Untuk melancarkan swastanisasi/privatisasi bidang kelistrikan kemudian pemerintah pada tahun 2002 memberlakukan UU No 20 Tahun 2002 tentang Ketenagalistrikan. Inti dari UU No 20 Tahun 2002 tersebut adalah mengupayakan swastanisasi/privatisasi kelistrikan di Jawa-Bali dapat terwujud dan menyerahkan PLN Luar Jawa ke Pemda. Hal ini jelas akan berdampak pada semakin tingginya biaya listrik yang harus ditanggung oleh rakyat Indonesia, khususnya di Jawa-Bali serta membebankan PEMDA dalam memenuhi kebutuhan listrik bagi masyarkatnya. Dalam salah satu pasalnya di UU NO 20 Tahun 2002 disebutkan bahwa usaha pembangkitan tenaga listrik dilakukan berdasakan kompetisi. Artinya untuk pembangkit tenaga listrik, setiap pemilik modal dapat berkompetisi untuk membangun instalasi tersebut. Hal ini jelas akan berdampak seperti halnya swastanisasi yang saat ini terjadi di bidang pendidikan dan kesehatan. Masyarakat yang tidak mampu secara finansial akan tertutup aksesnya untuk menikmati listrik karena tidak memiliki biaya.

Akan tetapi pada 15 Desember 2004, Mahkamah Konstitusi membatalkan UU No 20 Tahun 2002 tentang Ketenagalistrikan karena bertentangan dengan konstitusi UUD’45. Untuk selanjutnya pemerintah dan DPR diminta untuk segera menyiapkan undang-undang baru sebagai pengganti UU No 20 Tahun 2002. Namun dalam Rancangan Undang-Undang Ketenagalistrikan yang baru pun masih sarat dengan bau Neoliberalisme yang akan menyengsarakan rakyat. Penyediaan ketenagalistrikan akan diserahkan sepenuhnya kepada pemerintah dan pemerintah daerah yang berlandaskan prinsip Otonomi Daerah. Selain itu upaya untuk menswastanisasi bidang ketenagalistrikan juga masih sangat kental dalam RUU Ketengalistrikan yang baru.

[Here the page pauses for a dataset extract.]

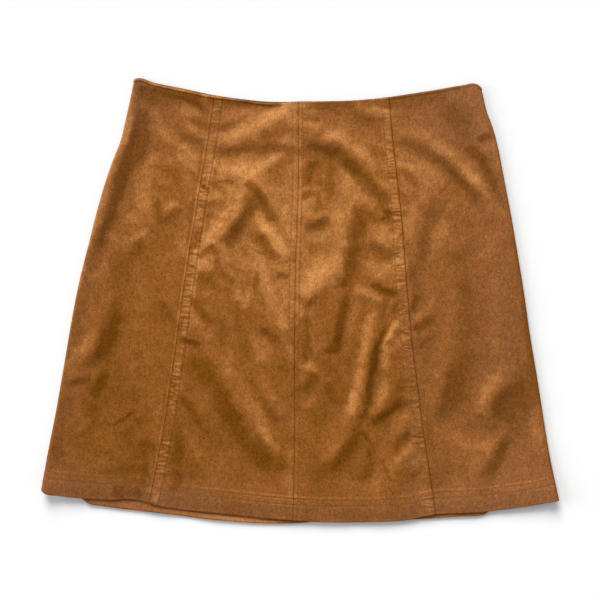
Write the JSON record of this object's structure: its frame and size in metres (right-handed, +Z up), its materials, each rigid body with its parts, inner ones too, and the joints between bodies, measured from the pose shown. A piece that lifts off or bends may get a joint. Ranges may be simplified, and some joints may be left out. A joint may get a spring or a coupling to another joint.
{
  "type": "a-line skirt",
  "caption": "A-line skirt laid flat, front side up, with princess and centre front seams and a turned-up hem.",
  "frame": {"origin": "on the surface that the skirt lies on, under the middle of its outline", "axes": "+X to the right of the laid skirt seen from above, +Y from the hem towards the waist, +Z up from the surface, out of the front of the cloth"},
  "size_m": [0.5416, 0.4667, 0.0097],
  "materials": {
    "suede_cloth": "soft brushed suede cloth with a short nap, tan",
    "thread": "matte sewing thread, a shade lighter than the cloth"
  },
  "bodies": {
    "root": {"front_side_left": "suede_cloth", "front_centre_left": "suede_cloth", "front_centre_right": "suede_cloth", "front_side_right": "suede_cloth", "back": "suede_cloth"}
  },
  "joints": []
}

Dengan disahkannya UU Kelistrikan yang baru, swasta bisa langsung menjual listrik ke masyarakat di daerah yang belum terjangkau listrik PLN. Sedangkan untuk daerah yang sudah terjangkau listrik PLN, maka pihak swasta, koperasi dan BUMN bisa menjual listriknya ke PLN. Meskipun baru rencana dan masih dalam hitung-hitungan PLN, yang belum mendapat persetujuan DPR dan Pemerintah. Rencana kenaikan tarif dasar listrik (TDL) oleh PLN yang dikabarkan berkisar 20-30% ditolak pengusaha. Kenaikan tersebut akan mengganggu ongkos produksi industri dan daya saing, termasuk memberatkan konsumen umum. Rakyat Indonesia oleh pemerintah saat ini hanya dijadikan “sapi perah” agar dapat memberikan keuntungan sebesar-besarnya bagi para pemilik modal. Hal ini juga menunjukkan ketertundukkan pemerintah kepada para pemilik modal dan tidak mempedulikan nasib rakyat Indonesia akibat diberlakukannya berbagai kebijakan yang dimunculkan oleh pemerintah. Dengan adanya UU ketenagalistrikan yang baru ini sangat bertolak belakang dengan UUD 1945 pasal 33 yang berbunyi:

"Cabang-cabang produksi yang penting bagi negara dan yang menguasai hajat hidup orang banyak dikuasai oleh negara. Bumi dan air dan kekayaan alam yang terkandung di dalamnya dikuasai oleh negara dan dipergunakan untuk sebesar-besar kemakmuran rakyat."

Sudah jelas bahwa sistem Neoliberalisme-Kapitalisme telah gagal untuk mensejahterakan rakyat Indonesia. Bahkan sebenarnya bukan hanya gagal, namun sistem Neoliberalisme-Kapitalisme jelas-jelas hanya akan menyengsarakan kehidupan rakyat Indonesia dan hanya ingin menguntungkan kepentingan-kepentingan para pemilik modal.

DPR, sebagai badan legislatif seharusnya menolak dengan tegas diberlakukannya Rancangan Undang-Undang Ketenagalistrikan yang baru, untuk menggantikan UU No. 20 Tahun 2002 tentang Ketenagalistrikan yang telah dibatalkan oleh Mahkamah Konstitusi. Karena sebenarnya RUU Ketenagalistrikan yang akan diberlakukan tersebut tidak berbeda dengan Undang-undang sebelumnya, dimana hanya akan menguntungkan kepentingan para pemilik modal dan menyengsarakan rakyat Indonesia.

”pemerintah seharusnya melakukan restrukturisasi energi listrik sebagai bagian dari reformasi ekonomi yang meningkatkan efisiensi ekonomi nasional tanpa memberi angin segar kepada sektor swasta dan mengesampingkan kesejahteraan rakyat banyak.”